3 Anomalous intensity ratio between the UV FeII lines and their satellites

A schematic diagram of the FeII quantum states, radiative transitions, and notations involved in the present problem is shown in Fig. 3. The low-lying metastable state a⁴D_7/2 (m-state) with the energy $E_{\rm m}=0.99$ eV is one of the low-lying metastable states in FeII. The wavelength of the broad HLy$\alpha$ line coincides with that of the absorption lines $\rm a^{4}D_{7/2}\rightarrow5p^{6}F_{9/2}$, $\rm 4p^{4}G_{9/2}$ ( $m\rightarrow2$allowed transition). The radiative transitions from levels 2 down to the long-lived states $\rm c^{4}F_{9/2}$, $\rm c^{4}F_{7/2}$ ( $2\rightarrow1$transitions) include two strong lines (A and C), which terminate on the $\rm c^{4}F_{7/2}$ level, and two weak lines (b and d), which terminate on the $\rm c^{4}F_{9/2}$ level. These spectral lines have anomalous intensities.

For illustration, we present in Fig. 4 spectra from blob B of the UV lines observed with the Hubble Space Telescope (HST) and synthetic spectra based on laboratory intensities (Johansson & Zethson 1999).

Figure 4: UV FeII spectral lines (A, C) and their satellites (b, d) observed in blob B (solid line) of $\eta$ Car and relative intensities expected from laboratory data (dashed lines) (according to atomic data in Johansson & Zethson 1999).

As can be seen, the weak satellite lines (b and d) practically vanish in the spectra of blob B. The simultaneous spectral-selective attenuation of two close spectral lines seems to have an extremely small probability. On the other hand, the anomalous intensity ratio observed between the strong UV spectral lines and their satellites (left-hand part of Fig. 4) can potentially be explained by amplification as a result of stimulated $2\rightarrow1$ transitions (Johansson et al. 1996). It is possible if the stimulated emission rate $W_{21}^{\rm {st.em.}}$ is higher than the stimulated absorption rate $W_{12}^{\rm {st.abs}}$ :

$$W_{21}^{\rm {st.em.}}>W_{12}^{\rm {st.abs.}}%$$ (17)

i.e., in the case of population inversion:

$$\frac{N_2}{g_2}>\frac{N_1}{g_1}\cdot$$ (18)

The lower states 1 have long lifetimes with a decay rate of $A_{21} \simeq0.7\times10^{3}$ s^-1 (Kurucz 1988), but the upper states 2 $\rm (5p ^{6}F_{9/2}$ and $\rm 4p^{4}G_{9/2}$) have short life times and fast decays with $A_{21} \simeq10^{8}$ s^-1, typical for allowed transitions. This means that under steady-state conditions (on a time scale of $\geq$10^-8 s) amplification is only possible in the case of fast depletion of the lower states 1 with the rate $W_{\rm {dep}}^{1}$ :

$$W_{\rm {dep}}^{1}\geq A_{21}\simeq10^{8}\;\rm s^{-1}.$$ (19)

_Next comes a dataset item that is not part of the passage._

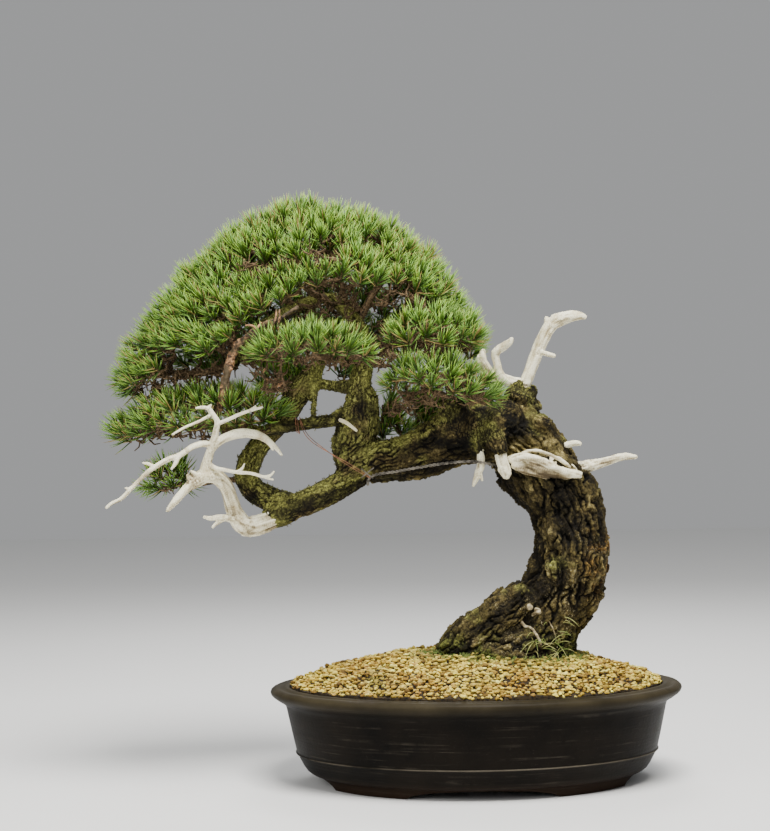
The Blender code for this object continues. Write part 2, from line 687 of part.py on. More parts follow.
def make_shoot(base, axis, carrier, keep_clear, draw, parts):
    """A shoot: its foot is drawn out into the twig that carries it, and its upper faces into needles."""
    bm = shoot_core()
    turn = Matrix.Rotation(draw.uniform(0.0, math.tau), 4, "Z")
    bm.transform(Matrix.Translation(base) @ axis.to_track_quat("Z", "Y").to_matrix().to_4x4() @ turn)
    faces = sorted(bm.faces, key=lambda face: (face.calc_center_median() - base).dot(axis))
    foot, needles = faces[0], faces[SHOOT_BARE_FACES:]
    drawn = bmesh.ops.extrude_discrete_faces(bm, faces=[foot])["faces"][0]
    middle = drawn.calc_center_median()
    for vertex in drawn.verts:
        vertex.co = carrier + (vertex.co - middle) * TWIG_TAPER
    for face in reversed(needles):
        root = face.calc_center_median()
        side = (root - base) - axis * (root - base).dot(axis)
        lean = 0.45 + 0.9 * max(0.0, (root - base).dot(axis)) / (SHOOT_RADIUS * SHOOT_STRETCH)
        for attempt in range(5):
            stray = Vector([draw.uniform(-0.22, 0.22) for _ in range(3)])
            way = (side.normalized() + axis * lean + stray).normalized()
            length = NEEDLE_LENGTH * draw.uniform(0.82, 1.08) * (1.0 - 0.15 * attempt)
            start, tip = root + way * 0.001, root + way * length
            if keep_clear.to_pieces(start, tip) < NEEDLE_CLEARANCE:
                continue
            if keep_clear.to_solids(start, tip, 0.004) < NEEDLE_CLEARANCE * 1.5:
                continue
            bmesh.ops.poke(bm, faces=[face])["verts"][0].co = tip
            keep_clear.add(start, tip, NEEDLE_RADIUS)
            break
    return object_from("shoot", bm, parts)


def make_branch(name, stem, parts, bark, keep_clear):
    """The stem of a spray, seated on the living wood."""
    stem = in_metres(stem)
    branch = cut(tube(name, stem, parts, sides_level=0, smooth=False), bark)
    for start, end in zip(stem, stem[1:]):
        keep_clear.add(start[:3], end[:3], (start[3] + end[3]) / 2)
    return branch


def add_shoots(branch, spray, keep_clear):
    """Grows each shoot of a spray from the nearest wood nearer to the stem's end."""
    centre, half, count, stem = spray
    draw = random.Random(branch.name)
    centre, half = Vector(centre) * MM, Vector(half) * MM
    knots = [Vector(point[:3]) * MM for point in stem[1:]]
    hub = knots[-1]
    carriers = [a.lerp(b, share) for a, b in zip(knots, knots[1:]) for share in (0.3, 0.65, 0.95)]
    repeats = new_collection(branch.name + "_shoots")
    places = shoot_places(centre, half, count, draw)
    places.sort(key=lambda place: (place[0] - hub).length)
    for place, way in places:
        for carrier in sorted(carriers, key=lambda c: (c - place).length + 0.15 * (c - hub).length)[:5]:
            run = place - carrier
            if run.length < 0.012:
                continue
            axis = (way * 0.8 + run.normalized() * 0.5 + Vector((0.0, 0.0, 0.5))).normalized()
            foot = place - axis * SHOOT_RADIUS * SHOOT_STRETCH
            start = carrier.lerp(foot, min(0.8, max(0.3, 0.010 / run.length)))
            if keep_clear.to_solids(start, foot, 0.008) < SHOOT_RADIUS + NEEDLE_CLEARANCE:
                continue
            if keep_clear.to_pieces(start, foot) < SHOOT_RADIUS:
                continue
            make_shoot(place, axis, carrier, keep_clear, draw, repeats)
            keep_clear.add(start, foot, SHOOT_RADIUS * 0.6)
            carriers.append(foot.lerp(carrier, 0.12))
            break
    return fused(branch, repeats)


# Wires

def loop_points(centre, axis, start, turns, pitch):
    """Points of a helix round an axis, from the place start, twelve to a turn."""
    axis = Vector(axis).normalized()
    out = Vector(start) - Vector(centre)
    count = round(turns * 12)
    return [
        Vector(centre) + Matrix.Rotation(turns * math.tau * index / count, 3, axis) @ out
        + axis * pitch * turns * index / count
        for index in range(count + 1)]


def evenly_spaced(points, spacing):
    """The same route, with points an even distance apart."""
    route = [points[0]]
    for target in points[1:]:
        while (target - route[-1]).length > spacing:
            route.append(route[-1] + (target - route[-1]).normalized() * spacing)
    return route


def drawn_taut(points, solids, clearance, rounds=16):
    """Draws a wire taut, while it is held off the surfaces that it lies on."""
    points = [point.copy() for point in points]
    for _ in range(rounds):
        for index in range(1, len(points) - 1):
            middle = (points[index - 1] + points[index + 1]) / 2
            points[index] = points[index].lerp(middle, 0.3)
        for solid in solids:
            for first, second in zip(points, points[1:]):
                for share in (0.0, 0.25, 0.5, 0.75):
                    point = first.lerp(second, share)
                    nearest, normal, _, distance = solid.find_nearest(point, 0.03)
                    if nearest is None:
                        continue
                    room = math.copysign(distance, (point - nearest).dot(normal))
                    if room < clearance:
                        first += normal * (clearance - room)
                        second += normal * (clearance - room) * min(1.0, share * 2)
    return points


def make_wire(name, route, radius, solids, parts):
    laid = drawn_taut(evenly_spaced(route, WIRE_STEP), solids, radius + WIRE_CLEARANCE)
    return tube(name, [(*point, radius) for point in laid], parts, sides_level=0, smooth=False)


def guy_wire_route():
    """Round the main limb, along its front, and round the front right stub of bare wood."""
    limb, stub = GUY_WIRE_LIMB_LOOP, GUY_WIRE_STUB_LOOP
    first = loop_points(Vector(limb[0]) * MM, (1, 0, 0), Vector(limb[1]) * MM, 1.5, 0.0055)
    last = loop_points(Vector(stub[0]) * MM, (0, 0, 1), Vector(stub[1]) * MM, 1.2, -0.0055)
    return first + [Vector(point) * MM for point in GUY_WIRE_RUN] + last


def branch_wire_route():
    """Round the cross limb, down over the open window, and round the lower limb."""
    cross, lower = BRANCH_WIRE_CROSS_LOOP, BRANCH_WIRE_LOWER_LOOP
    first = loop_points(Vector(cross[0]) * MM, (1, 0, 0), Vector(cross[1]) * MM, 1.5, 0.004)
    last = loop_points(Vector(lower[0]) * MM, (0.75, 0.15, 0.6), Vector(lower[1]) * MM, 1.3, 0.004)
    return first + [Vector(point) * MM for point in BRANCH_WIRE_RUN] + last


def stand_on_origin(parts, name):
    """Hangs every piece on one empty, and moves it so that the origin is under the middle of the whole."""
    bpy.context.view_layer.update()
    places = np.array([
        piece.matrix_world @ vertex.co for piece in parts.objects for vertex in piece.data.vertices])
    low, high = places.min(axis=0), places.max(axis=0)
    root = bpy.data.objects.new(name, None)
    parts.objects.link(root)
    for piece in list(parts.objects):
        if piece is not root:
            piece.parent = root
    root.location = (-(low[0] + high[0]) / 2, -(low[1] + high[1]) / 2, -low[2])


def main():
    clear_scene()
    parts = new_collection("pine_bonsai")
    cutters = new_collection("cutters")
    bark_skin = material("bark", (0.13, 0.095, 0.05), 0.9)
    bare_skin = material("bare_wood", (0.72, 0.68, 0.60), 0.7)
    leaf_skin = material("needles", (0.16, 0.30, 0.07), 0.6)
    clay_skin = material("clay", (0.035, 0.026, 0.022), 0.55)
    grit_skin = material("gravel", (0.55, 0.45, 0.27), 0.9)
    wire_skin = material("dark_wire", (0.06, 0.045, 0.035), 0.5, 0.8)
    copper_skin = material("copper_wire", (0.30, 0.13, 0.08), 0.45, 0.9)
    mesh_skin = material("mesh_plastic", (0.03, 0.03, 0.03), 0.6)

    trunk = finish(make_trunk(parts), bark_skin, 50)
    bark = swollen(trunk, GAP, cutters)
    finish(make_pot(parts, cutters), clay_skin, 35)
    finish(make_soil(parts, cutters, bark), grit_skin)
    for x, side in drain_places():
        finish(make_drain_mesh(x, side, parts, cutters), mesh_skin)
        finish(make_staple(x, side, parts), wire_skin)

    solids = [tree_of(trunk)]
    neighbours = [bark]
    for name, branches in DEADWOOD.items():
        wood = finish(make_deadwood(name, branches, parts, [*neighbours, trunk]), bare_skin, 60)
        neighbours.append(swollen(wood, GAP, cutters))
        solids.append(tree_of(wood))

    for name, route, radius, skin in (
            ("guy_wire", guy_wire_route(), GUY_WIRE_RADIUS, wire_skin),
            ("branch_wire", branch_wire_route(), BRANCH_WIRE_RADIUS, copper_skin)):
        wire = finish(make_wire(name, route, radius, solids, parts), skin, 60)
        solids.append(tree_of(wire))

    keep_clear = Clearance(solids)
    branches = [make_branch(name, spray[3], parts, bark, keep_clear) for name, spray in SPRAYS.items()]
    for branch, spray in zip(branches, SPRAYS.values()):
        finish(add_shoots(branch, spray, keep_clear), leaf_skin)

    for cutter in neighbours:
        remove_object(cutter)
    bpy.data.collections.remove(cutters)
    stand_on_origin(parts, "pine_bonsai_root")


main()
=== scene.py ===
# %% [markdown]
# # A pine bonsai in an oval pot
#
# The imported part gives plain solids: a pot, its soil, a trunk, pieces of bare wood, wires and sprays
# with a few needles each. This lesson dresses them. Every piece stays where its solid is, and gets the
# surface, the small parts and the finish of the real thing.

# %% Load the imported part
import math
import random

import bpy
import numpy as np
from mathutils import Matrix, Vector, noise
from mathutils.bvhtree import BVHTree
from mathutils.kdtree import KDTree


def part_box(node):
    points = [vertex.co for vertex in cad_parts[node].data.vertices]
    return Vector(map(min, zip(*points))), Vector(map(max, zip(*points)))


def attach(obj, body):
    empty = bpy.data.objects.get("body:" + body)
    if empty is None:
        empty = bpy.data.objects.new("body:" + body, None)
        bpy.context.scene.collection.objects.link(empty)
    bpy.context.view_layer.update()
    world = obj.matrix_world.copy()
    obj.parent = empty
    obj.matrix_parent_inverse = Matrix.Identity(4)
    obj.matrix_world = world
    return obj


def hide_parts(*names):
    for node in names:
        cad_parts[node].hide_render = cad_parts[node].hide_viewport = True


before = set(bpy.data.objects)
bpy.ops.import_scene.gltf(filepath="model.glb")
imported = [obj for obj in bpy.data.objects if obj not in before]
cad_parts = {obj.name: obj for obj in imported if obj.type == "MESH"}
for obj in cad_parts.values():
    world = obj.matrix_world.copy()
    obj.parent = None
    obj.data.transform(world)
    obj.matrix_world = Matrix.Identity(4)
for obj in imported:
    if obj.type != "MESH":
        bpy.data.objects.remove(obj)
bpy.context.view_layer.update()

pot_low, pot_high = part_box("pot")
POT_CENTRE = Vector(((pot_low[0] + pot_high[0]) / 2, (pot_low[1] + pot_high[1]) / 2, 0.0))

# %% [markdown]
# ## The camera
#
# A tree on a show table is seen from a little over two metres, with the lens near the middle of its
# height. The camera leans a touch to one side, as one in the hand does. It comes first, because every
# later choice is judged through it.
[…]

We can consider the following two very fast depopulation alternatives:

(1) An accidental coincidence of some bright lines with an unknown absorption line from state 2, and the occurrence of an accidental coincidence of HLy$\alpha$ with the $m\rightarrow2$ transition in FeII. The probability of an accidental wavelength coincidence for two pairs of lines is extremely low.

(2) Photoionization of FeII in the long-lived state 1 by VUV black body radiation (BBR) with $h\nu>9.94$ eV and trapped Ly$\alpha$ emission with $h\nu=10.2$ eV generated inside the blob (due to photoionization of HI by absorption of photons with $h\nu\geq13.6$ eV) with the rate $W_{\rm {ph}}^{\rm {1i}} > A_{\rm {2m}}$ in accordance with the requirement in Eq. (19).

As shown in our preceding work (Johansson & Letokhov 2001b), $W_{\rm {ph}}^{\rm {1i}}$ can exceed the decay rate of the lower level 1, but it is smaller by several orders of magnitude than the value required by Eq. (19). Nevertheless, this process is potentially important in reducing the accumulation of FeII in the long-lived state 1 and hence the optical density $\tau _{12}$ of the anomalous transition $1\rightarrow2$.

Figure 5: Qualitative explanation of the intensity variation for the pair of a strong (A) and a weak (b) spectral line due to radiative transfer from the centre (r=0) to the surface (r=D/2) of the blob. The line intensities are normalized to the laboratory values. The same explanation is also valid for the another pair of strong (C) and weak (d) lines.